● **WHAT TO PRODUCE**: Set down word for word each line from the start of the listing through the line that contains "tree.nodes.clear()", both included.

● **INFORMATION SUPPLIED**:
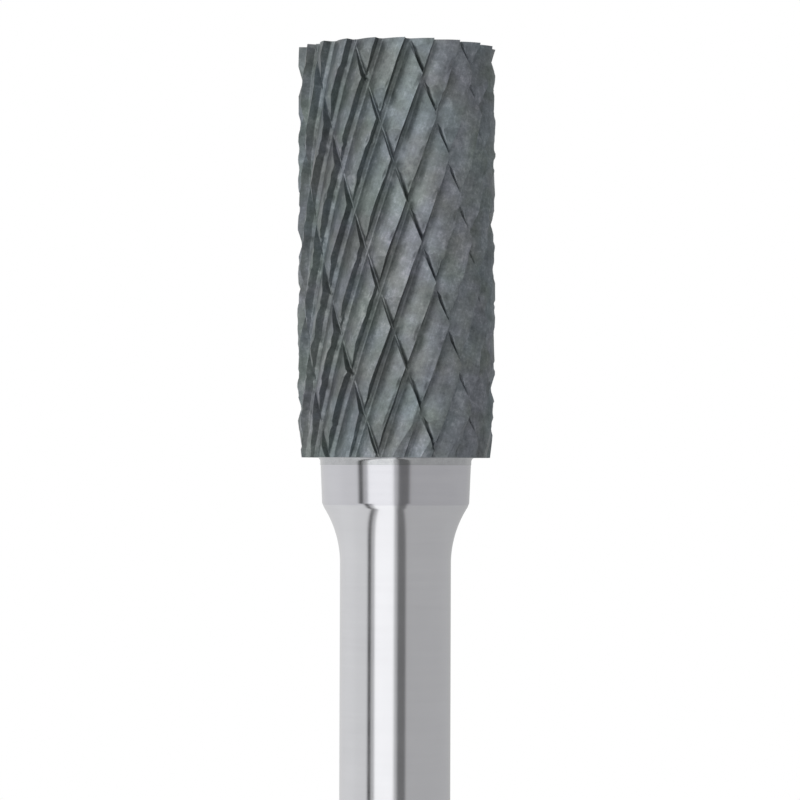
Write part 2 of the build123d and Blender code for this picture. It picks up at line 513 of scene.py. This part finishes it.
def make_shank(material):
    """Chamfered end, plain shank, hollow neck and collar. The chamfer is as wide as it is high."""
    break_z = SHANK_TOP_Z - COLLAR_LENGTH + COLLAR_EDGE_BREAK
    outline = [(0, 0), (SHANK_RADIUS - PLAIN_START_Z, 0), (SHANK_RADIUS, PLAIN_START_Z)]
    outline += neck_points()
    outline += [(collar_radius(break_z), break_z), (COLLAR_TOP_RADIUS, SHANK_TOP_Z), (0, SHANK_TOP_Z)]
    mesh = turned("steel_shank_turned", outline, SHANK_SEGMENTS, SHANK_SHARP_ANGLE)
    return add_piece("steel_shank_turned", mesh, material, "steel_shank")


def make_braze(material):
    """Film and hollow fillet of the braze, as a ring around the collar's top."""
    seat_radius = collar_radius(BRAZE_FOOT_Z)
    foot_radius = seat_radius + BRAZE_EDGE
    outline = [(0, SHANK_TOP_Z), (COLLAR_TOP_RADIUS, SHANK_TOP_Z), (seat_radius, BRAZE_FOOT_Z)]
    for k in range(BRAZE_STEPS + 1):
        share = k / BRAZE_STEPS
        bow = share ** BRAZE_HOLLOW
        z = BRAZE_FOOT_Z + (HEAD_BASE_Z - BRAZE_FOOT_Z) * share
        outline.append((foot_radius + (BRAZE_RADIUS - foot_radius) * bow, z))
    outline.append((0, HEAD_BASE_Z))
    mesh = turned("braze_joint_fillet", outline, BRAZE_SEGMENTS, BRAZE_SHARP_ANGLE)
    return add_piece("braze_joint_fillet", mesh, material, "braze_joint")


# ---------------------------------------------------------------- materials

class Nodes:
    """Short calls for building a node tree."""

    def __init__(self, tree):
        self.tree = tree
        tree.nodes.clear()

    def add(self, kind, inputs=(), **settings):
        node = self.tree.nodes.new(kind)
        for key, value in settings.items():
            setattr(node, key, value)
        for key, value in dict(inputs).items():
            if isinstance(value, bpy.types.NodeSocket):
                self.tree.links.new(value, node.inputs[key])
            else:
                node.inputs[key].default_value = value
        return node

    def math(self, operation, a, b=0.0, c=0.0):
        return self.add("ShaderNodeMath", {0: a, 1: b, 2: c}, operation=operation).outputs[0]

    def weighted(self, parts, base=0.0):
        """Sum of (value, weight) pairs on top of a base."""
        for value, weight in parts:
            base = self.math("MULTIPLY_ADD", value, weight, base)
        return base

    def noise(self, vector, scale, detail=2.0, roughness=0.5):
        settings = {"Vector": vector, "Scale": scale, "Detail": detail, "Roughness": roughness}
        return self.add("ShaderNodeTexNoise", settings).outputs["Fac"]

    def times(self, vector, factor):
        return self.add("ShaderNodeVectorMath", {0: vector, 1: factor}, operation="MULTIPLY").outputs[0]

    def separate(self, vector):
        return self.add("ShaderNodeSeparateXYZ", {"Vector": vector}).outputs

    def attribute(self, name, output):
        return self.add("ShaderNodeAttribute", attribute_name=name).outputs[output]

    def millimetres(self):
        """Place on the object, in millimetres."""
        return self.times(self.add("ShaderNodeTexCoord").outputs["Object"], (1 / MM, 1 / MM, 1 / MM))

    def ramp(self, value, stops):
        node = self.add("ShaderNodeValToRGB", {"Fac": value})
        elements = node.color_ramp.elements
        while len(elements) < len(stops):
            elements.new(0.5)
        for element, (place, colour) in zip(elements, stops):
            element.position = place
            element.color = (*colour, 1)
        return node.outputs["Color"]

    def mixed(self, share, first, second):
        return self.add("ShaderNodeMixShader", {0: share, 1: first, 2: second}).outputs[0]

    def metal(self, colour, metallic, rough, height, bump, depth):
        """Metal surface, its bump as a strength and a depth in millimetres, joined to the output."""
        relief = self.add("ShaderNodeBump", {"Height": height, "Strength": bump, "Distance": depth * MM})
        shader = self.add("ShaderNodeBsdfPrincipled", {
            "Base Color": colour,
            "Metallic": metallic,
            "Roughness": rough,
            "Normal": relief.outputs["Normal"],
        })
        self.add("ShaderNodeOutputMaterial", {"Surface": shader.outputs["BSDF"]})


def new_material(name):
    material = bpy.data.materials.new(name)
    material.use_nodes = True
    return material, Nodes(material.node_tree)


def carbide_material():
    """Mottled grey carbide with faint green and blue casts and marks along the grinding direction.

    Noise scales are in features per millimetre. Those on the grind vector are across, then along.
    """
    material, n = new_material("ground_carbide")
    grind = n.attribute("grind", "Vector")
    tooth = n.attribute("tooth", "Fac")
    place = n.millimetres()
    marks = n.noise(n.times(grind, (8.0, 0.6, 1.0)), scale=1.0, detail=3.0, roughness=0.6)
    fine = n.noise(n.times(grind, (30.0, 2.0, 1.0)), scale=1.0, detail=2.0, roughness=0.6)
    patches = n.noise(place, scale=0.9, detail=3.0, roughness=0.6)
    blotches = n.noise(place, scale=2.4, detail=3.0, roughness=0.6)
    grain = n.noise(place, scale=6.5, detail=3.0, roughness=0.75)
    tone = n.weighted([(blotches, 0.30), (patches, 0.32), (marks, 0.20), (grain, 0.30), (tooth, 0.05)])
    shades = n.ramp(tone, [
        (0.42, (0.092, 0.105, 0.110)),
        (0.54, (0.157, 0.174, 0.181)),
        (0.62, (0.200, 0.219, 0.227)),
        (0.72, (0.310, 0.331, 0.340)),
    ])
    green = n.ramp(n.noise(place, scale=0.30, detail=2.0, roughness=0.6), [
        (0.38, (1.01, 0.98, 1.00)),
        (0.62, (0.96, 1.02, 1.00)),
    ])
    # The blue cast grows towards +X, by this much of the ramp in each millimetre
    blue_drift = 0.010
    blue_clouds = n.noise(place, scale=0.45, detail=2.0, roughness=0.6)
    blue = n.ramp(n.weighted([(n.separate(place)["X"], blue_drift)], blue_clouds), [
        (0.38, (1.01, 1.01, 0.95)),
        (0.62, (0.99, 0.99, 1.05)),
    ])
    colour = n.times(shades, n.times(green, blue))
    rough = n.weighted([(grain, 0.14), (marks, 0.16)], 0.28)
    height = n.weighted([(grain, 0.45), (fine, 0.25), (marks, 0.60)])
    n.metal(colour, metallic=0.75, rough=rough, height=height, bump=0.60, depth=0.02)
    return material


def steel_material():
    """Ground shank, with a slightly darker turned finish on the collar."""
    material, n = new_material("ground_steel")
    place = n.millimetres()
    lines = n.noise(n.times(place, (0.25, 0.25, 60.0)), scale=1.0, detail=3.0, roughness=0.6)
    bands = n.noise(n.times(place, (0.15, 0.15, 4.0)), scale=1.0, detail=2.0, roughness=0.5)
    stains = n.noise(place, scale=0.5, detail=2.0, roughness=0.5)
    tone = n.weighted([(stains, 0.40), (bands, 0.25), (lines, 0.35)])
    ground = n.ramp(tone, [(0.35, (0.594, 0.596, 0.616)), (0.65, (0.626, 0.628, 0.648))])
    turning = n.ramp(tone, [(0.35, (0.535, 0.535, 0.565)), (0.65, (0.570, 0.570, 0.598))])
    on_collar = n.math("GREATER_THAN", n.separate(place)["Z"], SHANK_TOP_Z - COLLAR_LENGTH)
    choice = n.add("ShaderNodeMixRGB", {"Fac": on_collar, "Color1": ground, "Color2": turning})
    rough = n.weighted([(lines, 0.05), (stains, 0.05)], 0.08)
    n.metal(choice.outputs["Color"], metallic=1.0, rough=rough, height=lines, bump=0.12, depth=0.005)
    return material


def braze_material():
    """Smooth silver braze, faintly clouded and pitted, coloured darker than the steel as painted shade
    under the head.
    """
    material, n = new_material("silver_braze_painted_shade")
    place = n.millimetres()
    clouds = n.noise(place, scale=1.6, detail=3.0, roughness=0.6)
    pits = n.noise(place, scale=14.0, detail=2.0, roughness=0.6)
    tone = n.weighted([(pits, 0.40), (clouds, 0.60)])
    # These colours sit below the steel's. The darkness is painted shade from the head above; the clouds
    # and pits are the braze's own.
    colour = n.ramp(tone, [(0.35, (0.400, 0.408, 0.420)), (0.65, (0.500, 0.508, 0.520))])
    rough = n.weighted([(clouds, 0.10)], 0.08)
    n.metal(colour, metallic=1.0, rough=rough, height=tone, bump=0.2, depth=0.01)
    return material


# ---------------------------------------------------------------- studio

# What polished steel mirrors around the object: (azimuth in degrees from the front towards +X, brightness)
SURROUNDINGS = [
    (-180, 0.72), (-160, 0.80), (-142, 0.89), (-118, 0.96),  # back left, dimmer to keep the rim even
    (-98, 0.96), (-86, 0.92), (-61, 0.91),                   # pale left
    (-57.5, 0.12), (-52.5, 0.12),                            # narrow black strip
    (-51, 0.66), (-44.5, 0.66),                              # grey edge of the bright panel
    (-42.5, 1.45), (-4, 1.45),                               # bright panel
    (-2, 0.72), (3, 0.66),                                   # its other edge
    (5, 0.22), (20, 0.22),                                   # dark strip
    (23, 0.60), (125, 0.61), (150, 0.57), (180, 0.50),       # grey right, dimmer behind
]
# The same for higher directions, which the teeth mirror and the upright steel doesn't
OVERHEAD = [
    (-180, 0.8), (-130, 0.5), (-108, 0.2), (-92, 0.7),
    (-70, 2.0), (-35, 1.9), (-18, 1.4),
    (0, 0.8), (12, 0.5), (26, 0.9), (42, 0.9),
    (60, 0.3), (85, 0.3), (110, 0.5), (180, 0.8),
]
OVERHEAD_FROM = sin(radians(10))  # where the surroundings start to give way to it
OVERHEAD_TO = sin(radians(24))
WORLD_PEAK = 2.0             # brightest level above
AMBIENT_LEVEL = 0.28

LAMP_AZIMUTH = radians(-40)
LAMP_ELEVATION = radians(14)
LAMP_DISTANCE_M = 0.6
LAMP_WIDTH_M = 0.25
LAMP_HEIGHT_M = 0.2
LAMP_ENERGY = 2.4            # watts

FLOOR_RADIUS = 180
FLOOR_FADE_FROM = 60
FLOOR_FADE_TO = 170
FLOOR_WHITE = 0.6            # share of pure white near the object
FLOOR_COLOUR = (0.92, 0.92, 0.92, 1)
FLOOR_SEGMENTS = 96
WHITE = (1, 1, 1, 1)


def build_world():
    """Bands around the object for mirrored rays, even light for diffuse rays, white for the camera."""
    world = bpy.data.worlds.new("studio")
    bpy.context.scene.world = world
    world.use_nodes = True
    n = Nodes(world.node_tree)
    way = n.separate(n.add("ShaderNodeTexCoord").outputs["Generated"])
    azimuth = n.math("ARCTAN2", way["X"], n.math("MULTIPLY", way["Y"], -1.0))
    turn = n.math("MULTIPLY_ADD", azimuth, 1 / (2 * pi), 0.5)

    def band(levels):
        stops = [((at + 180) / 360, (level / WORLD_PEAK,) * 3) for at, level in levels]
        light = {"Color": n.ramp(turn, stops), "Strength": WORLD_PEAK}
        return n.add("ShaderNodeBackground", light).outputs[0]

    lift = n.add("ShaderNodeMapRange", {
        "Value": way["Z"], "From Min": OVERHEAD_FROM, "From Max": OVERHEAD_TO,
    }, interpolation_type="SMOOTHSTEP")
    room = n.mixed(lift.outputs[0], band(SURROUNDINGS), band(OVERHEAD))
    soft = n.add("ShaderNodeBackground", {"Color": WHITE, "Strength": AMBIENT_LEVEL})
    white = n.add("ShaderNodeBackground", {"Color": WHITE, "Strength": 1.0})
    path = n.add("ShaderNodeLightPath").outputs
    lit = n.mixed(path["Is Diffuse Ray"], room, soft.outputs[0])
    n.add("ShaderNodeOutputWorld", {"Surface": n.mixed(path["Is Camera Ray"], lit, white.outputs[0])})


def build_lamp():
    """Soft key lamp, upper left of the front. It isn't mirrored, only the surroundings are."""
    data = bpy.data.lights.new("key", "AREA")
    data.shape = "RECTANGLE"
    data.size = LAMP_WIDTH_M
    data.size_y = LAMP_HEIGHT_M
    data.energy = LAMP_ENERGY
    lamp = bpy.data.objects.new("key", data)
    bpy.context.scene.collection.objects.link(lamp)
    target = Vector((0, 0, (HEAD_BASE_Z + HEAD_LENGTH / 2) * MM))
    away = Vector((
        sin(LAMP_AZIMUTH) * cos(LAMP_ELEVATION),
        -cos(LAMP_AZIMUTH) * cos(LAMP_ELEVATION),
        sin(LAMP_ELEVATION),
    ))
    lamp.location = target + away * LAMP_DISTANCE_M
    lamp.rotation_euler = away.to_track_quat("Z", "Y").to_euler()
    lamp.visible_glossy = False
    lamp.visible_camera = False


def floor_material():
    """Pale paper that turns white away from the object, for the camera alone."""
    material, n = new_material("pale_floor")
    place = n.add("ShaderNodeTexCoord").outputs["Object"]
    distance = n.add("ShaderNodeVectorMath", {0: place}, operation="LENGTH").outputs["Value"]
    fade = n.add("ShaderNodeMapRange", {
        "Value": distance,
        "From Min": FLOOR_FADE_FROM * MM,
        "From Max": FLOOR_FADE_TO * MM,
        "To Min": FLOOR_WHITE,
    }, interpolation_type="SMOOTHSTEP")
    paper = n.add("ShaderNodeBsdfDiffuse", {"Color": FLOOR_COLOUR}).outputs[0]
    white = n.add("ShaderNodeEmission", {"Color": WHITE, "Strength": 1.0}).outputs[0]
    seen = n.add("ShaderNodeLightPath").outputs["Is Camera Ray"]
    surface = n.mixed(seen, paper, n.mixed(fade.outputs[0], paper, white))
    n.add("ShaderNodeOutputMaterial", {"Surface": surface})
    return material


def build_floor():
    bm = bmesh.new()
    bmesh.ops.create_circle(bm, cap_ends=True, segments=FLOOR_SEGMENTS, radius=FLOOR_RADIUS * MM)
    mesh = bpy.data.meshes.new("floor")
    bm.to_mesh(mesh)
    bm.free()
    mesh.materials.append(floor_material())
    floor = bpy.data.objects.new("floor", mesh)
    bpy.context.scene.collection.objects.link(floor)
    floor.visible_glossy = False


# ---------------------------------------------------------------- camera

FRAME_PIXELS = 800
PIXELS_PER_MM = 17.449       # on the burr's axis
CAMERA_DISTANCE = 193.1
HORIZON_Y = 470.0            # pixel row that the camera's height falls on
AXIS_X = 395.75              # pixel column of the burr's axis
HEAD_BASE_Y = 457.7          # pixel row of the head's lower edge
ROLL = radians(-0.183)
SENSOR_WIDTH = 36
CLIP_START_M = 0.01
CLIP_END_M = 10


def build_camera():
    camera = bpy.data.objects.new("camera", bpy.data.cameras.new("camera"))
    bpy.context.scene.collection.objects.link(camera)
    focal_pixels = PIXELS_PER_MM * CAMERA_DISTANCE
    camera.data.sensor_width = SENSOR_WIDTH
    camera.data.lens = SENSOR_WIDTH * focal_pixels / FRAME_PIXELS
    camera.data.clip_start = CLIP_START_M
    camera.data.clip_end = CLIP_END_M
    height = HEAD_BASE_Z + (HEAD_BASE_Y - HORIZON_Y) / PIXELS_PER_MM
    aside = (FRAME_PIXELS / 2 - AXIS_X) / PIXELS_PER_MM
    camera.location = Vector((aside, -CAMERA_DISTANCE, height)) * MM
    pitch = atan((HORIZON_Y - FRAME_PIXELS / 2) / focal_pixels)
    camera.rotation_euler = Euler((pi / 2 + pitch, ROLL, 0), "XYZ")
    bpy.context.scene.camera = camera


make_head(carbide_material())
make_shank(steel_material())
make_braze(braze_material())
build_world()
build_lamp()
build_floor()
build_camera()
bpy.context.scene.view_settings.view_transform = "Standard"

● **IN RESPONSE**:
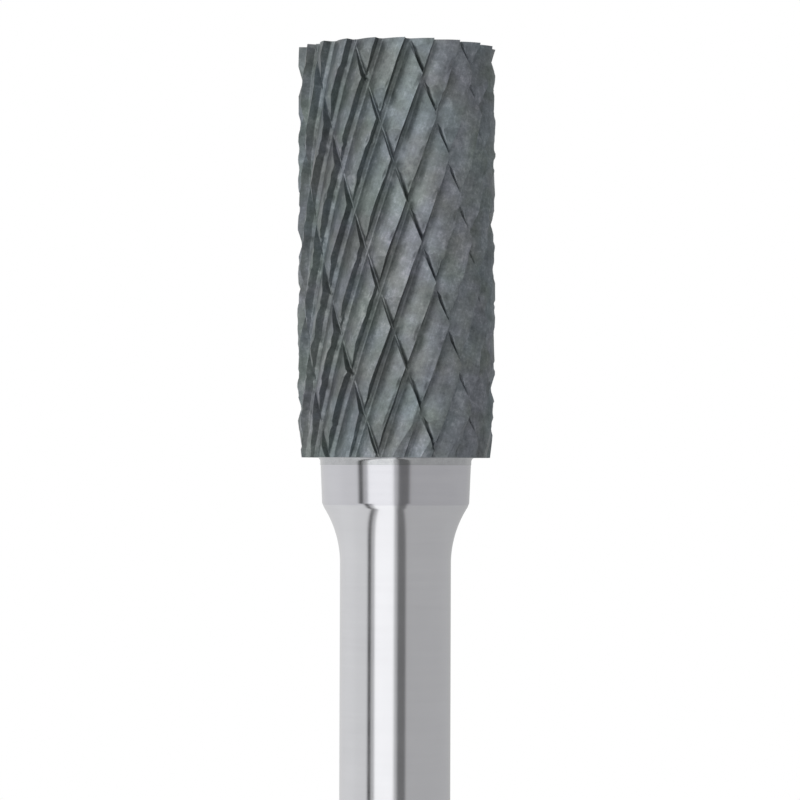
Write part 2 of the build123d and Blender code for this picture. It picks up at line 513 of scene.py. This part finishes it.
def make_shank(material):
    """Chamfered end, plain shank, hollow neck and collar. The chamfer is as wide as it is high."""
    break_z = SHANK_TOP_Z - COLLAR_LENGTH + COLLAR_EDGE_BREAK
    outline = [(0, 0), (SHANK_RADIUS - PLAIN_START_Z, 0), (SHANK_RADIUS, PLAIN_START_Z)]
    outline += neck_points()
    outline += [(collar_radius(break_z), break_z), (COLLAR_TOP_RADIUS, SHANK_TOP_Z), (0, SHANK_TOP_Z)]
    mesh = turned("steel_shank_turned", outline, SHANK_SEGMENTS, SHANK_SHARP_ANGLE)
    return add_piece("steel_shank_turned", mesh, material, "steel_shank")


def make_braze(material):
    """Film and hollow fillet of the braze, as a ring around the collar's top."""
    seat_radius = collar_radius(BRAZE_FOOT_Z)
    foot_radius = seat_radius + BRAZE_EDGE
    outline = [(0, SHANK_TOP_Z), (COLLAR_TOP_RADIUS, SHANK_TOP_Z), (seat_radius, BRAZE_FOOT_Z)]
    for k in range(BRAZE_STEPS + 1):
        share = k / BRAZE_STEPS
        bow = share ** BRAZE_HOLLOW
        z = BRAZE_FOOT_Z + (HEAD_BASE_Z - BRAZE_FOOT_Z) * share
        outline.append((foot_radius + (BRAZE_RADIUS - foot_radius) * bow, z))
    outline.append((0, HEAD_BASE_Z))
    mesh = turned("braze_joint_fillet", outline, BRAZE_SEGMENTS, BRAZE_SHARP_ANGLE)
    return add_piece("braze_joint_fillet", mesh, material, "braze_joint")


# ---------------------------------------------------------------- materials

class Nodes:
    """Short calls for building a node tree."""

    def __init__(self, tree):
        self.tree = tree
        tree.nodes.clear()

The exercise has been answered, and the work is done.